Typically, asset managers use historical data to develop key model assumptions such as loan prepayment rates, deposit decay rates, repricing rates and rate betas, among others. However, the “pandemic years” (the time during the COVID-19 pandemic that occurred between March 2020 to around mid-2022, with lasting effects well afterwards) have made historical analysis incredibly challenging. Our goal here is to develop an approach to IRR model assumptions in the post pandemic environment.
In evaluating our situation, it looks like we have several options to consider. For any option, we should acknowledge the impact of the pandemic on historical data and document the selected course of action for management and ALCO.
Of course, our first option is to continue to use the assumptions we currently have in the model and complete additional analysis as conditions improve and warrant. For some assumptions, this might be just fine. For example, discounts rates used in present value analysis are often based on market rates and, while market rates are higher now than in the pandemic, the market rate approach seems appropriate. Loan prepayment rates, on the other hand, might need to be reviewed. Loan prepayment rates, for many institutions, declined dramatically during and after the pandemic years and most likely need to be reviewed. Consider a review of this and other main model assumptions and identify those that have been most impacted by the economic environment during the pandemic. Some assumptions most impacted by historical data during the pandemic seem to be loan prepayment rates, non-maturity deposit decay rates and rate betas (for both assets and liabilities).

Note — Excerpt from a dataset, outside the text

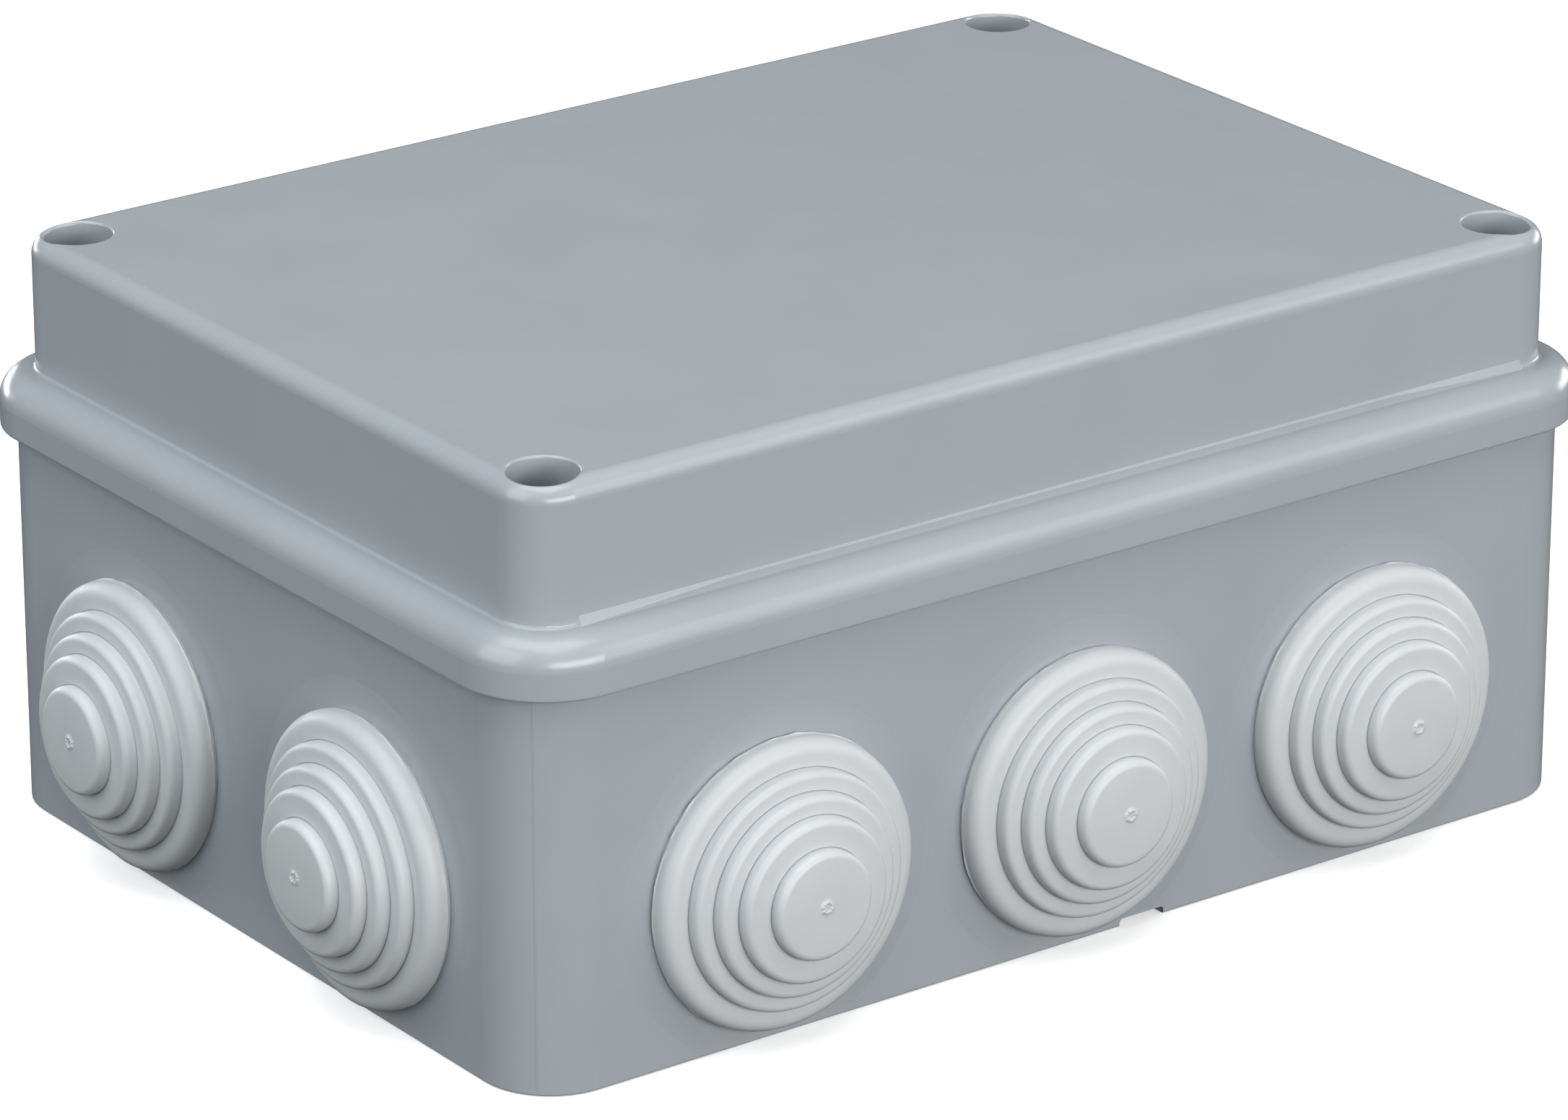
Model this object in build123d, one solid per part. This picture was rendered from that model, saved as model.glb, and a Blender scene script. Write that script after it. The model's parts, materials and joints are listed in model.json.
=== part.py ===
"""Surface-mounted electrical junction box, 150 x 110 x 70 mm, with ten stepped cable grommets.

A deep base box carries a lift-off lid on a foam gasket. Four captive screws stand in wells in the
lid's corners and drive into pillars in the base. Ten soft grommets close the cable holes in the four
walls, and a five-pole terminal strip stands on the floor of the base.

Frame: millimetres, +Z up, origin at the centre of the base's underside. X runs along the long side,
-Y is the front wall and -X the left wall.
"""

from build123d import *
import os

# --- driving sizes ---------------------------------------------------------------------------
BASE_LENGTH = 150.0
BASE_DEPTH = 110.0
TOTAL_HEIGHT = 70.0
BASE_CORNER = 9.0
WALL = 2.0
FLOOR = 2.2
BOTTOM_EDGE = 0.3
FLOOR_FILLET = 1.0

RIM_Z = 50.4                      # top of the base's wall, where the gasket sits
TONGUE_WIDTH = 0.8
TONGUE_HEIGHT = 0.5
GASKET_PLAY = 0.2

LID_INSET = 2.5                   # lid's raised part, in from the base's wall on each side
LID_WALL = 2.0
LID_TOP = 2.0
LID_TOP_FILLET = 2.2
LID_CORNER = 6.0
SHELF_Z = 53.8                    # top of the lid's flange
SHELF_THICKNESS = 2.0
SHELF_EDGE = 3.5                  # rounding of the flange's upper edge
SHELF_ROOT = 0.4                  # small fillet where the raised part meets the flange
SKIRT_Z = 47.0                    # lower edge of the flange's skirt
FLANGE_OVERHANG = 2.0
SKIRT_EDGE = 0.4
SKIRT_GAP = 0.3
LIP_Z = 48.7                      # lower edge of the lip inside the base's wall
LIP_CORNER = 7.2
FOOT_LINE_HEIGHT = 1.1            # fine ledge along the foot of the lid's long walls
FOOT_LINE_LEDGE = 0.85
FOOT_LINE_PROUD = 0.2
FOOT_LINE_END_PROUD = 0.5         # at its ends it slopes out this far
FOOT_LINE_LENGTH = 132.6
FOOT_LINE_TAPER = 20.0            # length over which the ledge turns into the slope
FOOT_LINE_END = 1.4

SCREW_INSET = 8.1                 # corner screw axes, in from the base's walls
SCREW_X = BASE_LENGTH / 2 - SCREW_INSET
SCREW_Y = BASE_DEPTH / 2 - SCREW_INSET
WELL_RADIUS = 4.0
WELL_TUBE_RADIUS = 5.1
WELL_MOUTH_FILLET = 0.3
WELL_FLOOR_TOP = 52.0
WELL_BOTTOM = 48.2
WELL_HOLE_RADIUS = 2.25
PILLAR_TOP = 48.0
PILLAR_RADIUS = 4.6
PILLAR_BORE = 2.05
PILLAR_BORE_BOTTOM = 30.0
PILLAR_TIE_WIDTH = 5.6
PILLAR_TIE_DROP = 1.0             # the ties stop short of the pillar's top

WASHER_THICKNESS = 1.0
WASHER_RADIUS = 3.8
SCREW_HEAD_RADIUS = 3.5
SCREW_HEAD_HEIGHT = 2.8
SCREW_HEAD_EDGE = 0.8
SCREW_RADIUS = 2.0
SCREW_TIP_Z = 35.4
SCREW_TIP_RADIUS = 0.7
SCREW_POINT = 2.2                 # length of the tapered end
RECESS_WIDTH = 1.1
RECESS_SPAN = 4.4
RECESS_DEPTH = 1.7

GROMMET_Z = 18.8
GROMMET_PITCH_X = 42.2            # on the long walls: -pitch, 0, +pitch
GROMMET_Y = 23.5                  # on the short walls: -Y and +Y
GROMMET_HOLE = 14.25
GROMMET_NECK = 14.2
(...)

For those assumptions where further review and analysis is warranted, options we might consider include data normalization or an adjustment to current assumptions based on management’s assessment. Normalizing historical data used in the analysis for a given assumption has some appeal. For example, we might adjust non-maturity deposits by the surge balance identified during the pandemic years when conducting a decay analysis. (As a note, most institutions experienced relatively significant deposit balance increases during the pandemic and those balances above a “reasonable” level were considered “surge” balances that were not likely to remain with the institution once the pandemic subsided.) In other cases, a management adjustment to an assumption value may be a reasonable approach. As an example, an historical analysis of loan rate betas over the past few years (given the movement in market rates) might result in abnormally low values that may not be realistic for the near term. Adjusting those values based on management expectations might provide improved assumptions for the interest rate risk model. Such adjustments are somewhat similar to a qualitative factor assigned by management in the allowance for credit losses model. Regardless of the option we use, it’s important to include documentation of the approach for management, ALCO and audit purposes.
Another approach for assumptions is to conduct sensitivity analysis for key variables. We can increase or decrease the value for each assumption by a percentage or factor and then evaluate the results on earnings and value. For example, we can increase or decrease non-maturity deposit decay rates by 50, 100 and 150 percent and process model results for each scenario. We can then compare the results to the base case to evaluate how sensitive the assumptions might be to significant changes. Typically, we would expand our analysis of assumptions with greater sensitivity to earnings or value at risk. Stress testing is one approach that can be completed regardless of the assumption and market environment. Market conditions are always subject to volatility, but the extremes felt during the pandemic years were far more challenging than the typical ups and downs. Over the next few years as we continue to adjust to the post-pandemic economy we will want to continue reviewing and assessing model assumptions. To prepare for future analysis, it may be beneficial to establish a process to capture core data and other information (such as rates, investment details, etc.) on a monthly basis, if not already in place. Historical data is often the most challenging part of conducting an analysis for model assumptions. Having a database of information provides a great foundation for success.